Metaplectic Anyons, Majorana Zero Modes, and their Computational Power

Abstract

We introduce and study a class of anyon models that are a natural generalization of Ising anyons and Majorana fermion zero modes. These models combine an Ising anyon sector with a sector associated with SO(m)2 Chern-Simons theory. We show how they can arise in a simple scenario for electron fractionalization and give a complete account of their quasiparticles types, fusion rules, and braiding. We show that the image of the braid group is finite for a collection of 2n fundamental quasiparticles and is a proper subgroup of the metaplectic representation of Sp(2n-2,Fm) H(2n-2,Fm), where Sp(2n-2,Fm) is the symplectic group over the finite field Fm and H(2n-2,Fm) is the extra special group (also called the (2n-1)-dimensional Heisenberg group) over Fm. Moreover, the braiding of fundamental quasiparticles can be efficiently simulated classically.
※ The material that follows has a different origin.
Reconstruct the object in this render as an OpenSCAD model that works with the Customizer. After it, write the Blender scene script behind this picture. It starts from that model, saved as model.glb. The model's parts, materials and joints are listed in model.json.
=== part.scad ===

However, computing the result of braiding a certain type of composite quasiparticle is # P-hard, although it is not universal for quantum computation because it has a finite braid group image. This a rare example of a topological phase that is not universal for quantum computation through braiding but nevertheless has # P-hard link invariants. We argue that our models are closely related to recent analyses finding non-Abelian anyonic properties for defects in quantum Hall systems, generalizing Majorana zero modes in quasi-1D systems.